G. Deligiannidis, D. Paulin, A. Doucet, Randomized Hamiltonian Monte Carlo as Scaling Limit of the Bouncy Particle Sampler and Dimension-Free Convergence Rates (2018). For a constant refreshment rate (relative to standard normal velocities in stationarity), the first coordinate of the BPS has a scaling limit as the dimension d goes to infinity, implying that the mixing time of the first coordinate process is dimension-independent. Note however that in Bierkens, Kamatani and Roberts (2018) we show that in order for the radial component to mix we require the refreshment rate to grow at the same speed as (the norm of) the velocity.
J. Bierkens, K. Kamatani, G. Roberts, High-dimensional scaling limits of piecewise deterministic sampling algorithms (2018). In the case of a standard normal distribution on R^d, the computational efficiency of Zig-Zag and BPS (with constant positive refreshment) are compared by means of scaling limits for certain summary statistics.
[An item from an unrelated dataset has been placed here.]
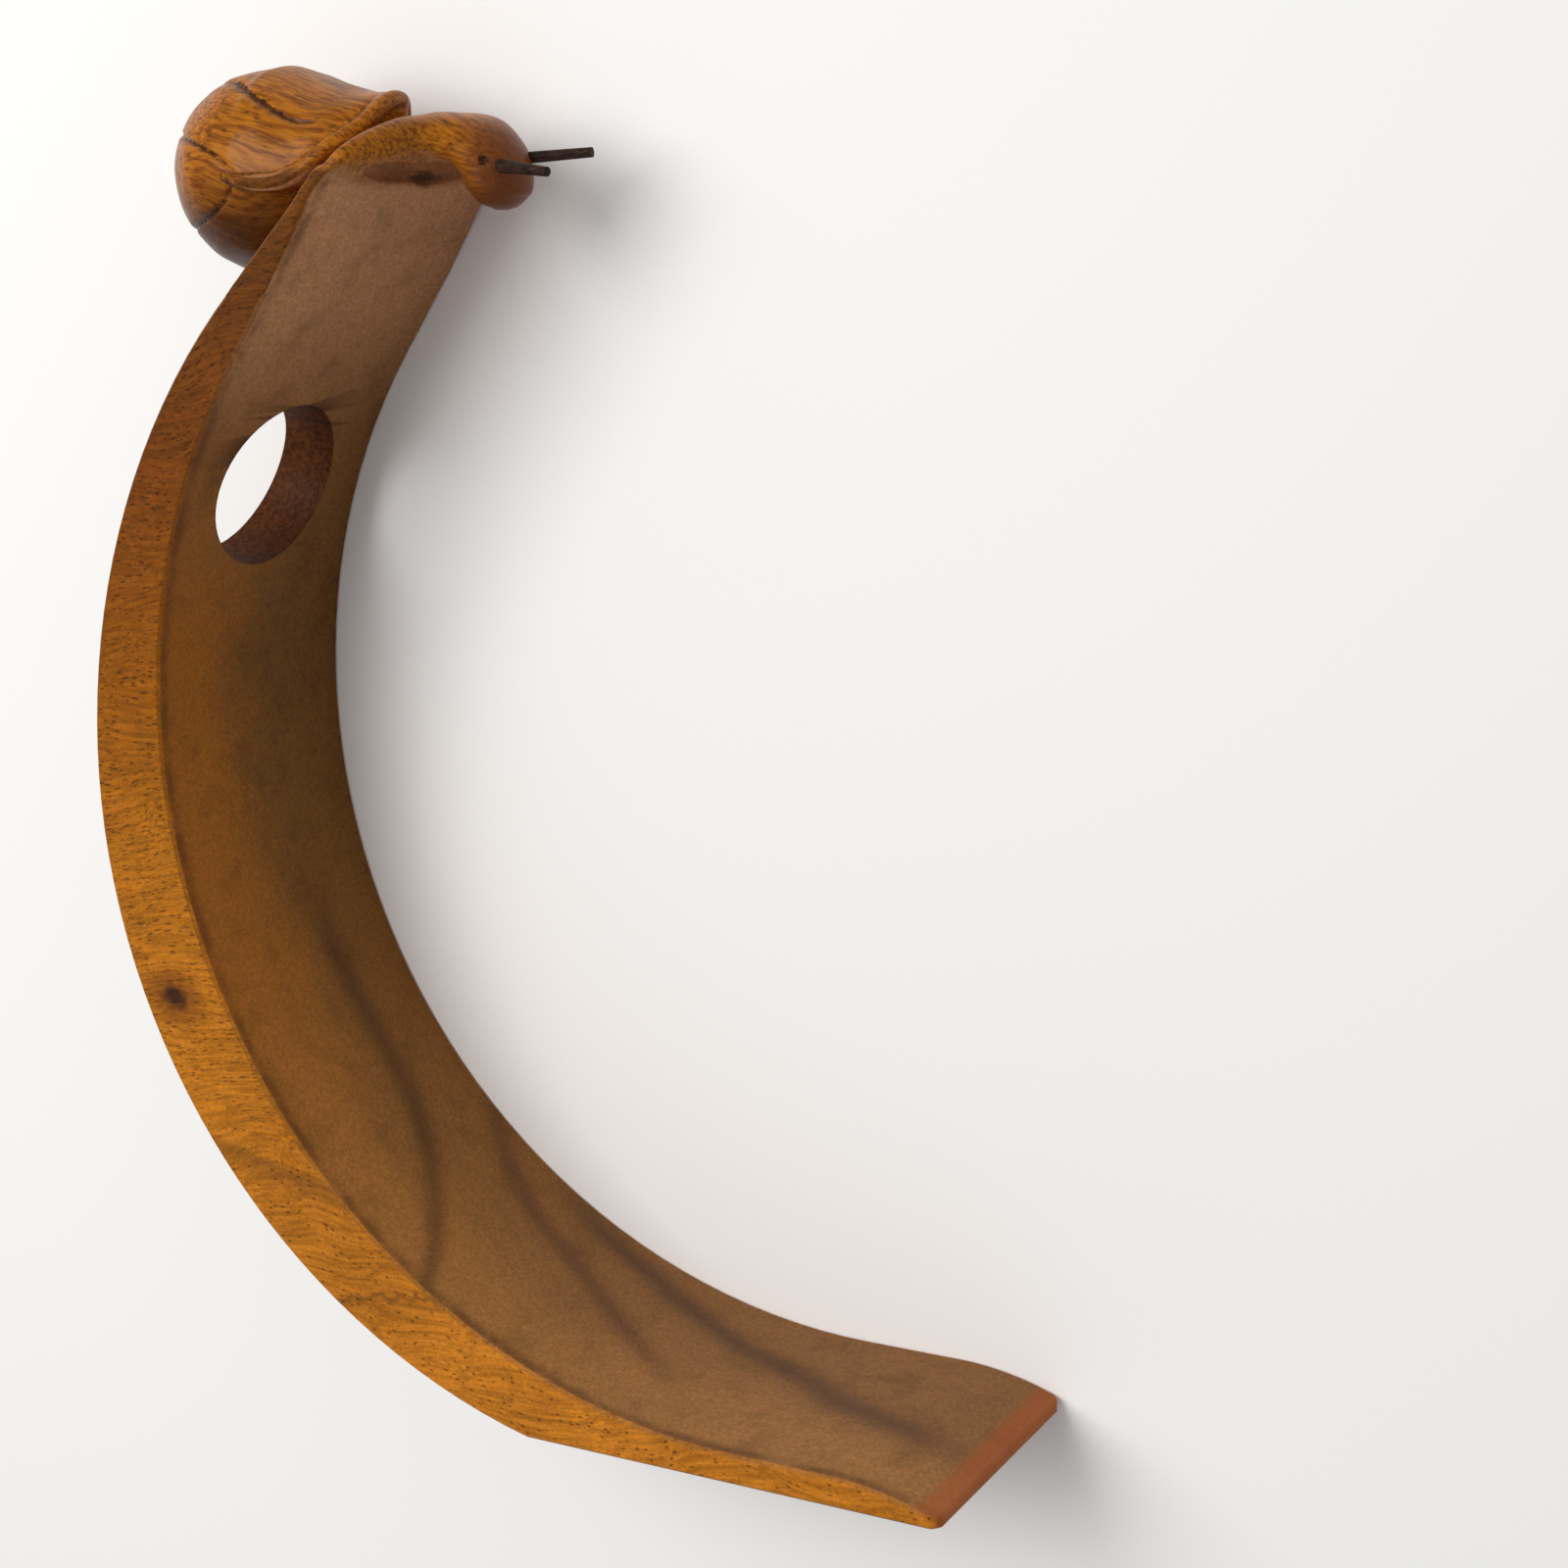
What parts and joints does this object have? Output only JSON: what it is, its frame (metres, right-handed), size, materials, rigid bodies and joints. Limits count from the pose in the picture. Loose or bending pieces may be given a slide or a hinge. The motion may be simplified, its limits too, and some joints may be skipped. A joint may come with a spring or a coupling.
{
  "type": "balancing wine bottle holder",
  "caption": "Carved wooden arc with a flat foot, a hole for a bottle's neck and a snail carved on its upper end.",
  "frame": {"origin": "under the middle of the whole piece, on the side that the board lies on", "axes": "+X along the foot towards the toe, +Y up when in use, +Z across the board's thickness"},
  "size_m": [0.1862, 0.2638, 0.0562],
  "materials": {
    "carved_wood": "hand-rubbed hardwood, satin on the sides and polished on the carving",
    "feeler_wood": "dark bare sticks"
  },
  "bodies": {
    "root": {"carved_holder": "carved_wood", "near_feeler": "feeler_wood", "far_feeler": "feeler_wood"}
  },
  "joints": []
}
A. Durmus, A. Guillin, P. Monmarché, Geometric ergodicity of the bouncy particle sampler (2018). Compared to Deligiannidis et al. (2017) the conditions for exponential ergodicity of BPS are weakened, based on a coupling argument.
J. Bierkens, G. Roberts, P.-A. Zitt, Ergodicity of the zigzag process (2017). In this paper it is shown that under mild conditions the zigzag process is (exponentially) ergodic, even without refreshments of the velocity.
J. Bierkens, Gareth Roberts, A piecewise deterministic scaling limit of Lifted Metropolis-Hastings in the Curie-Weiss model (2015). In this work we obtained the zigzag process as a scaling limit of Lifted Metropolis-Hastings, a discrete non-reversible MCMC algorithm (see the paper by Turitsyn et al. (2008) listed below). We obtain exponential ergodicity of the Zig-Zag process in the one-dimensional case.
J. Fontbona, H. Guérin, F. Malrieu, Long time behavior of telegraph processes under convex potentials (2015). Analysis of a one-dimensional process with piecewise linear dynamics and space dependent switching rate for a chemotaxis model, essentially what I call the one-dimensional zigzag process.
P. Monmarché, Piecewise deterministic simulated annealing (2014). Most of the building blocks for sampling in the one-dimensional case are here (in a later version, this is extended to multiple dimensions). The focus is on using PDMPs for optimization by means of simulated annealing.
J. Bierkens, S. Grazzi, K. Kamatani, G. Roberts, The Boomerang Sampler (2020). Combining elliptical trajectories with approximate Gaussianity of the target distribution to improve efficiency.
J. Bierkens, S. Grazzi, M. Schauer, F. van der Meulen, A piecewise deterministic Monte Carlo method for diffusion bridges (2020). The Zig-Zag method is applied to the simulation of diffusino bridges. It benefits significantly from the sparse structury that is present due to a particular choice of basis functions.